▶ _Directions for this task_:
From the first line of the data through the line containing "finishes of the", return each line exactly.

————————

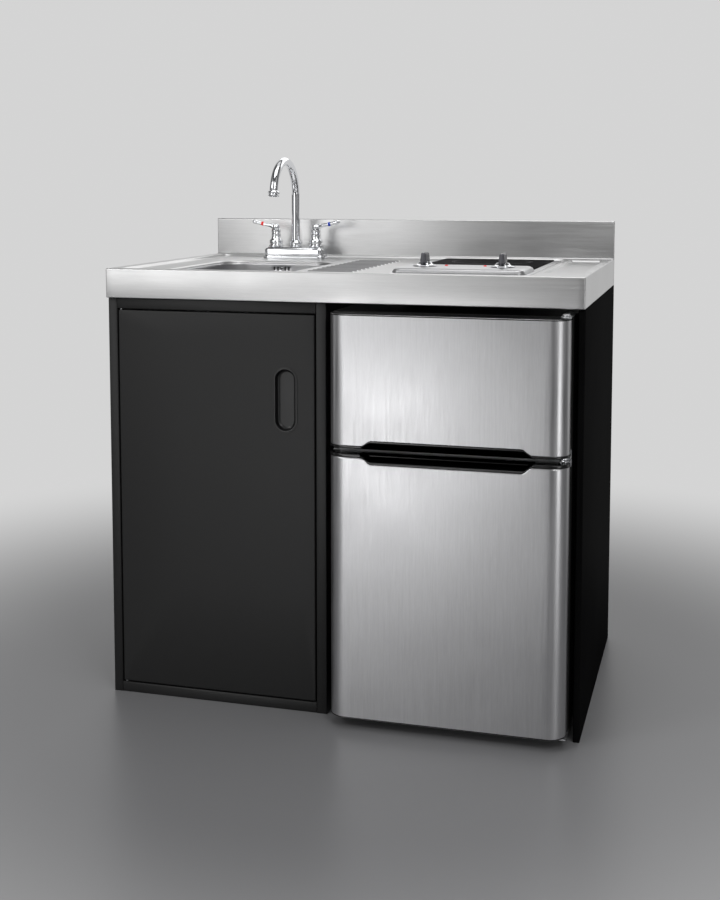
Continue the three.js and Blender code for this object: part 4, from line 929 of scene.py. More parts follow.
class Palette:
    """The finishes of the unit's own pieces."""

    worktop = DrainerSteel("worktop_steel", "stainless", (0.60, 0.60, 0.60), Grain.ALONG_X, 0.30,
                           low=(-0.088, -0.200), high=(0.013, 0.212))
    bowl = BrushedSteel("bowl_steel", "stainless", (0.56, 0.56, 0.57), Grain.ALONG_X, 0.29)
    hob_steel = BrushedSteel("hob_steel", "stainless", (0.60, 0.60, 0.61), Grain.ALONG_X, 0.29)
    door_steel = BrushedSteel("door_steel", "door_stainless", (0.56, 0.56, 0.57), Grain.ALONG_Z, 0.29, 0.09,
                              0.000008)
    chrome = Chrome("tap_chrome", "chrome", (0.83, 0.84, 0.86))
    zinc = BrushedSteel("zinc_plate", "zinc_steel", (0.48, 0.49, 0.50), Grain.ALONG_Z, 0.36, 0.12)
    dark_steel = SprayedCoat("dark_enamel", "dark_steel", (0.025, 0.025, 0.028), 0.4, 1100.0)
    coat = SprayedCoat("black_coat", "black_coat", (0.0018, 0.0018, 0.002), 0.4, gloss=0.32)
    matt = SprayedCoat("matt_coat", "black_coat", (0.004, 0.004, 0.0042), 0.6, 900.0, 0.0, 0.03)
    gloss = MouldedPlastic("gloss_black", "black_plastic", (0.004, 0.004, 0.0045), 0.22, 2600.0, coat=0.12)
    white = MouldedPlastic("liner_white", "white_plastic", (0.74, 0.75, 0.76), 0.34)
    satin = MouldedPlastic("satin_black", "black_plastic", (0.004, 0.004, 0.0043), 0.36, 1800.0)
    knob = MouldedPlastic("knob_grey", "knob_grey", (0.02, 0.02, 0.023), 0.2, coat=0.4)
    rubber = MouldedPlastic("grey_rubber", "rubber", (0.10, 0.10, 0.105), 0.62, 900.0)
    black_glass = CeramicGlass("hob_ceramic", "black_glass", (0.004, 0.004, 0.005),
                               ((0.237, -0.0005, 0.072), (0.237, 0.1655, 0.090)))
    glass = ClearGlass("shelf_glass", "shelf_glass", (0.80, 0.90, 0.87))
    # also on the tap's red index ring, which is no lamp: there its glow is painted light
    hot = Lens("index_red", "chrome", (0.75, 0.02, 0.015))
    cold = MouldedPlastic("index_blue", "chrome", (0.01, 0.06, 0.55), 0.15)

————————

▶ _Correct result_:
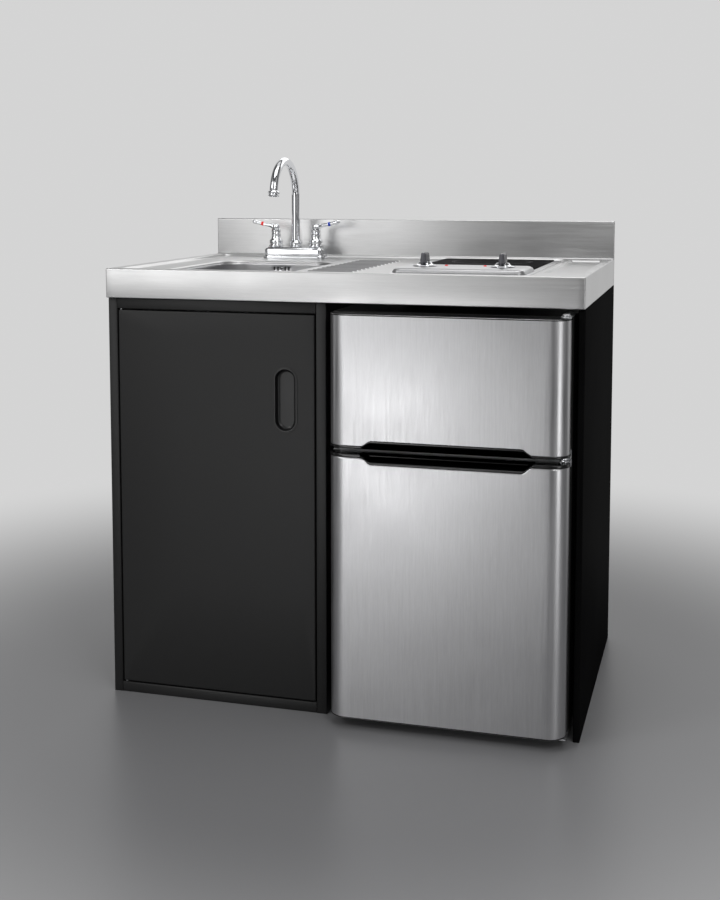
Continue the three.js and Blender code for this object: part 4, from line 929 of scene.py. More parts follow.
class Palette:
    """The finishes of the unit's own pieces."""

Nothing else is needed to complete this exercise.